Both end lines count: copy exactly from the line that contains "make_ring()" to the line that contains "cad_parts[node].hide_render = cad_parts[node].hide_viewport", and only those lines.
◇ ◇ ◇ ◇
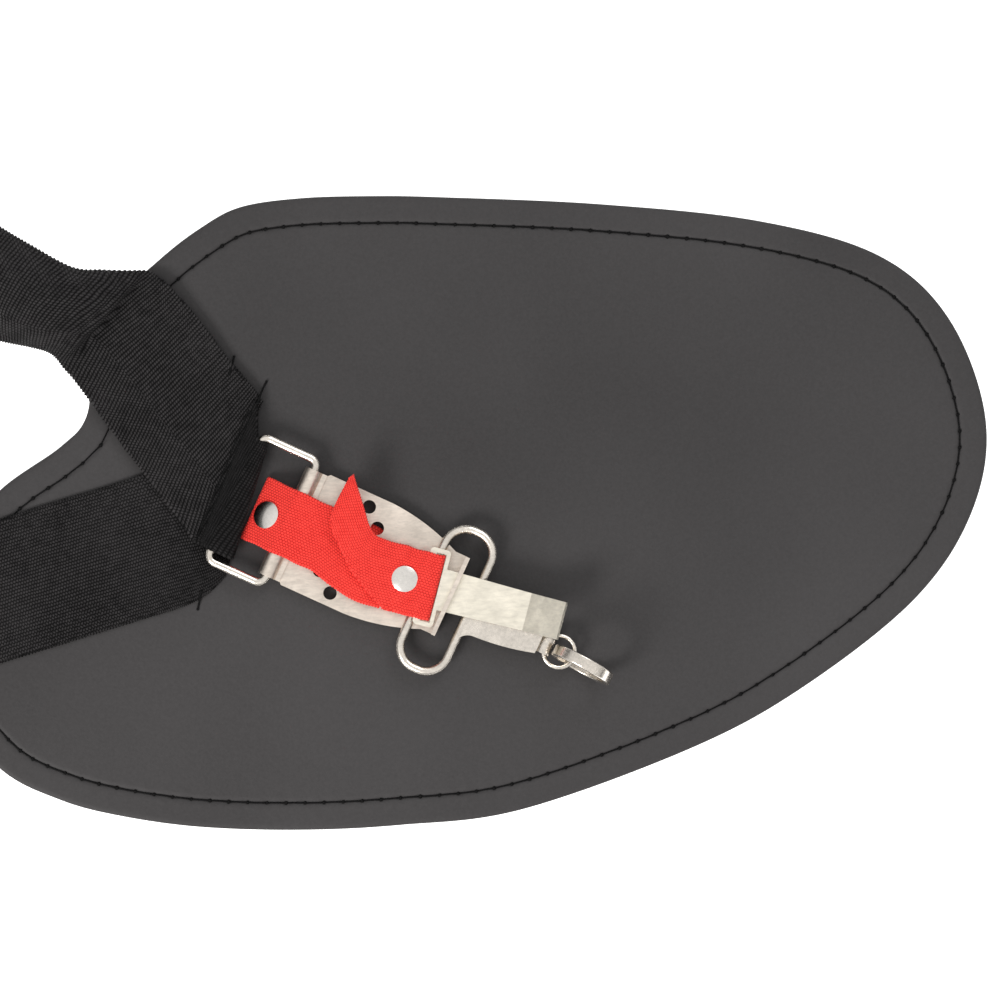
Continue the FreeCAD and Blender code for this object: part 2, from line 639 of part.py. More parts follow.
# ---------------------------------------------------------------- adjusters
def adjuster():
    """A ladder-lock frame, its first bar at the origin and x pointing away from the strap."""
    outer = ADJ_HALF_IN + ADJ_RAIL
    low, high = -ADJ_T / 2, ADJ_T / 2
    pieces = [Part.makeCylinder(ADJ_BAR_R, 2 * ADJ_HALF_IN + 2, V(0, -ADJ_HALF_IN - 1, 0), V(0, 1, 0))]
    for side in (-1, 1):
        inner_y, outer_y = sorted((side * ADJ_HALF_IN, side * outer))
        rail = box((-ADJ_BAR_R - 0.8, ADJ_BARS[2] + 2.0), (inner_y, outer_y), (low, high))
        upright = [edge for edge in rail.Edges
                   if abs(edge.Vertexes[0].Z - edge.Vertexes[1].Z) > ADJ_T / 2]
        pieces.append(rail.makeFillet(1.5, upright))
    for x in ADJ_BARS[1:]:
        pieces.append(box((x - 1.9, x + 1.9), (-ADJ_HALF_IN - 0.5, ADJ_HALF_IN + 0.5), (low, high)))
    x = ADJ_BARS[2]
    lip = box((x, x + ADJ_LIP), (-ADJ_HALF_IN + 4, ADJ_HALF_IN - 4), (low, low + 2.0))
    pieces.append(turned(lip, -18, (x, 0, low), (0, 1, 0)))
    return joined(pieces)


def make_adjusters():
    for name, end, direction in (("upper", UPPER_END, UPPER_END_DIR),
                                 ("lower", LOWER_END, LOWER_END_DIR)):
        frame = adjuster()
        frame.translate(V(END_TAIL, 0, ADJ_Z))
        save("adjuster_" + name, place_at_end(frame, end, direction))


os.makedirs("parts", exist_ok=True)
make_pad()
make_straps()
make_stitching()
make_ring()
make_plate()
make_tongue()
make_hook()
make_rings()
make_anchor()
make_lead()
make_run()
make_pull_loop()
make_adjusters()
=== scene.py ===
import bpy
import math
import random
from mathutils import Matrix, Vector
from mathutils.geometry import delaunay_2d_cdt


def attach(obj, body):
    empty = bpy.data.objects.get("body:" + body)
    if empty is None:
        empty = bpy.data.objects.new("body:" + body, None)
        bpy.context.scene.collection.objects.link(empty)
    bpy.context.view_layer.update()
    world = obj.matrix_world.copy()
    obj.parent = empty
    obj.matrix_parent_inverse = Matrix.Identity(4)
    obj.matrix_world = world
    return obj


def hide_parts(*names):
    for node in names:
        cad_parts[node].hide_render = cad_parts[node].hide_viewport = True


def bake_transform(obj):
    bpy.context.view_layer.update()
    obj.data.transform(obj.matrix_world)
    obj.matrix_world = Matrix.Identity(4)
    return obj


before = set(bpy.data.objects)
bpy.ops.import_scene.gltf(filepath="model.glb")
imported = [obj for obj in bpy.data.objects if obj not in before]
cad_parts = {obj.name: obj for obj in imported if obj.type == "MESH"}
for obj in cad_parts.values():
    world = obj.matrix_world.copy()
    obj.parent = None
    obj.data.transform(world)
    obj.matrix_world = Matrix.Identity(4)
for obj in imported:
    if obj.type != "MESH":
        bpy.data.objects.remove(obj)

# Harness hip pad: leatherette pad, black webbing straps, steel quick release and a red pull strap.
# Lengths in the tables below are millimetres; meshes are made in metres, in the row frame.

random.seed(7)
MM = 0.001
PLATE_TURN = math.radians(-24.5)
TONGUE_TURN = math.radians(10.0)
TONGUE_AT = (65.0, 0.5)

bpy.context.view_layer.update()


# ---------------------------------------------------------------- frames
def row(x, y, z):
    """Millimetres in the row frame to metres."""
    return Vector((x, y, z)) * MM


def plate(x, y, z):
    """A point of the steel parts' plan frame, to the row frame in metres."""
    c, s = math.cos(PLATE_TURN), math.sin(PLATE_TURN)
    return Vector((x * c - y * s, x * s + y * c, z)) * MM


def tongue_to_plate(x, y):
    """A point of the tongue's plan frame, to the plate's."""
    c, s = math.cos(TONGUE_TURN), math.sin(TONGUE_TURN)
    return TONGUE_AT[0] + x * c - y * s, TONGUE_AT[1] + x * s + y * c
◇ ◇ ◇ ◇
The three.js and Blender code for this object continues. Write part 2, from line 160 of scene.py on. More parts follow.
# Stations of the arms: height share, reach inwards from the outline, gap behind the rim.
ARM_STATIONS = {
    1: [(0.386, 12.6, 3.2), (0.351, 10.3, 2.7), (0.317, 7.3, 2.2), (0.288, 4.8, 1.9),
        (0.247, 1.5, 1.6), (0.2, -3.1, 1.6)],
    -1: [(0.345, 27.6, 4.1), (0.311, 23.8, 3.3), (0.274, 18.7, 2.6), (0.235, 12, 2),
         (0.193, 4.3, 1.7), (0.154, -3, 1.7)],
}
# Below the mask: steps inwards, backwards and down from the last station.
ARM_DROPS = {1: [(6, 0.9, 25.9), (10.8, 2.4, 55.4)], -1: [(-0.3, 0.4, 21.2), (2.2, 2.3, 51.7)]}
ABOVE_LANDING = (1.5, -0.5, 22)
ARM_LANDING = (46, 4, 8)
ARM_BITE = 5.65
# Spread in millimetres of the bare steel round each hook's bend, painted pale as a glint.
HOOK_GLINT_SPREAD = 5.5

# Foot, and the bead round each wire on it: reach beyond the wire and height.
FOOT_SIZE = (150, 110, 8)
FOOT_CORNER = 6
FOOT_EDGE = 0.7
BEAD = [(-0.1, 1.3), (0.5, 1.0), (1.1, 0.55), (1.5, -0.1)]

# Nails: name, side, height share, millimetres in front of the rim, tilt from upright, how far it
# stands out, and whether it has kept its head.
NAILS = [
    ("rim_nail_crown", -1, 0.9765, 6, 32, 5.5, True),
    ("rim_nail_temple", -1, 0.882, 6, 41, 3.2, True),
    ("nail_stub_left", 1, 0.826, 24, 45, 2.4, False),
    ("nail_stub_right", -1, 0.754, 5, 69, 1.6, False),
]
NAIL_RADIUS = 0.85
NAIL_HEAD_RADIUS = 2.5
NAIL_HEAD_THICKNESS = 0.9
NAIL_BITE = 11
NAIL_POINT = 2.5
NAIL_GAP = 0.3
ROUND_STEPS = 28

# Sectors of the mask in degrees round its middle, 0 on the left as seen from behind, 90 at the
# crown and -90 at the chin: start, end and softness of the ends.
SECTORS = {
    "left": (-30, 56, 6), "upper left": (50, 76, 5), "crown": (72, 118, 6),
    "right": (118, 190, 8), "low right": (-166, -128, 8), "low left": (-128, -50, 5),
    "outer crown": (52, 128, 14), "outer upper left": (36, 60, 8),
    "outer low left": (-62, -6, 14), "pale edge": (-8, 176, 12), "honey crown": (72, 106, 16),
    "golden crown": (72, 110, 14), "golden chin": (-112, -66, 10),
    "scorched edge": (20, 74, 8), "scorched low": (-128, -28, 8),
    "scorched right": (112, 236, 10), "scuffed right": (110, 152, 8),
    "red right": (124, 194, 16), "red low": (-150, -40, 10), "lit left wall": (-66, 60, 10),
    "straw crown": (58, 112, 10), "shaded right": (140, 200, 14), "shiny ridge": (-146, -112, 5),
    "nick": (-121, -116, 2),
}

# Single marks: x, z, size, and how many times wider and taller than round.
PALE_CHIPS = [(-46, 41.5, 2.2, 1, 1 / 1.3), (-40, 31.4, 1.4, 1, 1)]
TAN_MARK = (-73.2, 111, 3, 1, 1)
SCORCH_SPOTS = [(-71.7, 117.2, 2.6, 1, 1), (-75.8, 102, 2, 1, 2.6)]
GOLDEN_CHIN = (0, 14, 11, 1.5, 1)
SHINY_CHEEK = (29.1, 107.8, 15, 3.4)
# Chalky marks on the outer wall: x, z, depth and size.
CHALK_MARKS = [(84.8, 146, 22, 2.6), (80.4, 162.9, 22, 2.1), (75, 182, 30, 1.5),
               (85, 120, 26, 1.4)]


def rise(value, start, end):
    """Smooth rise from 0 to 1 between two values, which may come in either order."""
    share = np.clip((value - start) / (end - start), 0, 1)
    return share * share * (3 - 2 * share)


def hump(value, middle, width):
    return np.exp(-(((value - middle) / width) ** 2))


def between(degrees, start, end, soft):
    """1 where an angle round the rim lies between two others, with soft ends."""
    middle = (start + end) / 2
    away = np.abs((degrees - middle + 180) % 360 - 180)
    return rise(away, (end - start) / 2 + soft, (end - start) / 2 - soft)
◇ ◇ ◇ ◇
Answer in full:
make_ring()
make_plate()
make_tongue()
make_hook()
make_rings()
make_anchor()
make_lead()
make_run()
make_pull_loop()
make_adjusters()
=== scene.py ===
import bpy
import math
import random
from mathutils import Matrix, Vector
from mathutils.geometry import delaunay_2d_cdt


def attach(obj, body):
    empty = bpy.data.objects.get("body:" + body)
    if empty is None:
        empty = bpy.data.objects.new("body:" + body, None)
        bpy.context.scene.collection.objects.link(empty)
    bpy.context.view_layer.update()
    world = obj.matrix_world.copy()
    obj.parent = empty
    obj.matrix_parent_inverse = Matrix.Identity(4)
    obj.matrix_world = world
    return obj


def hide_parts(*names):
    for node in names:
        cad_parts[node].hide_render = cad_parts[node].hide_viewport = True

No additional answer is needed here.